When global investors look at Buenos Aires today, they see a government that has persistently refused to accept a fair settlement with its past bondholders. A government that has nationalized railways, telecommunications, airlines, and private-pension accounts. A government that recently used a presidential decree to acquire much greater influence over private companies. A government that has precipitated runaway inflation and then doctored official statistics to conceal the damage. (As the New York Times reported in February, there is now “substantial evidence” that “the government’s national statistics agency has been grossly underreporting inflation and poverty for four years.”) A government that has introduced economically damaging taxes. A government that has spurred capital flight. A government that has attacked opposition journalists and shown utter contempt for press freedom. A government beset by corruption. A government that has demonstrated increasing hostility toward the United States. (Its foreign minister has accused Washington of operating torture schools.)
All of this sounds like a description of the Hugo Chávez regime in Venezuela. And indeed, the similarities between Kirchner and Chávez are quite disturbing. While Kirchner has not launched a full-scale war on democracy or private enterprise, as Chávez has done in Venezuela, she has taken the onetime “jewel of South America” — a country rich in commodities, infrastructure, and highly educated workers — and turned it into one of the “sick men” of South America. Since 2003, Argentina’s ranking in the Wall Street Journal/Heritage Foundation Index of Economic Freedom has dropped from 68th (out of 156 economies) to 138th (out of 179 economies). The countries that rank ahead of it in the 2011 index include Tajikistan, Papua New Guinea, Haiti, Mauritania, and Cameroon. “The poverty level is higher now than the worst moments of the 1990s,” former Argentine economy minister Domingo Cavallo told the New York Times earlier this year. “Without a doubt, inflation is increasing poverty.”

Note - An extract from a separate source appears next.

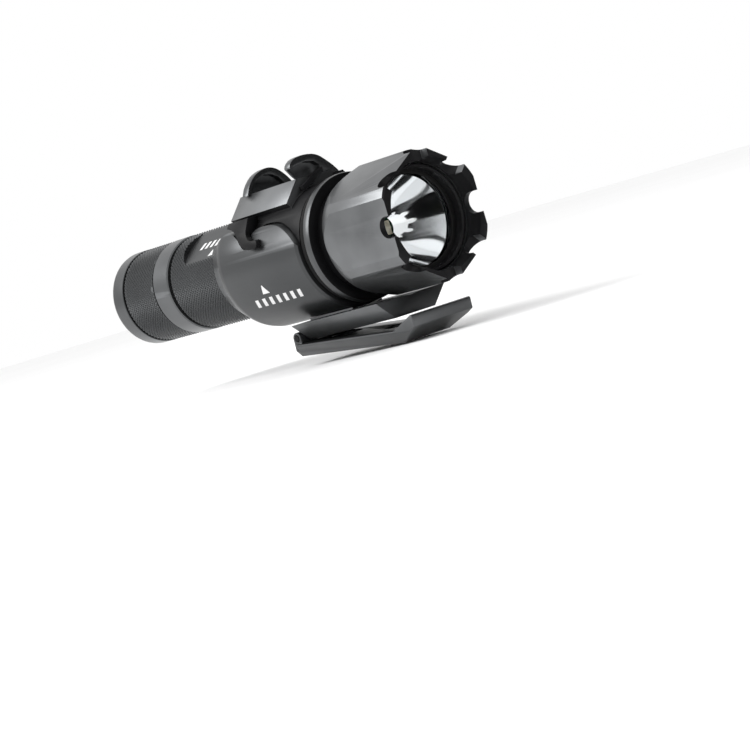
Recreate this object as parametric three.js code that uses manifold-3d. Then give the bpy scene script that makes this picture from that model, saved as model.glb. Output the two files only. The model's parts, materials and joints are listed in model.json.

How desperate is the Kirchner government? So much so that, according to a classified document obtained by the Argentine weekly publication Perfil, Foreign Minister Héctor Timerman has told Syrian officials that Argentina “would be ready to freeze the investigations of terrorist bombings attributed to Iran in 1992 and 1994, in exchange for renewing and improving trade relations between the countries, which at their height reached $1.2 billion a year.” Both bombings occurred in Buenos Aires, and both were almost certainly masterminded by Iranian agents. The first one (in 1992) struck the Israeli embassy, while the second one destroyed a Jewish community center.
During his presidency (2003–2007), Néstor Kirchner condemned Tehran for its lack of cooperation with the investigations, and when his wife took office she kept up the pressure. Until the Perfil story broke, Cristina Kirchner had received strong support from Jewish groups in Argentina, Israel, and the United States. (Timerman is Argentina’s first Jewish foreign minister.) Now, however, it seems that her government is willing to at least float the idea of whitewashing Iranian terrorism in return for trade concessions. In late May, Perfil (citing data from the Argentine agriculture ministry) reported that Argentine exports to Iran doubled from 2009 to 2010, and that they have grown by a whopping 645 percent during Cristina Kirchner’s presidency.
Foreign creditors found out the hard way that Argentina is not a reliable debtor. Apparently it is not a reliable friend of Israel or the United States, either. Another four years of Kirchnerism will delight Hugo Chávez, who enjoys having such a close ideological ally and economic partner in Buenos Aires. But it will accelerate Argentina’s decline.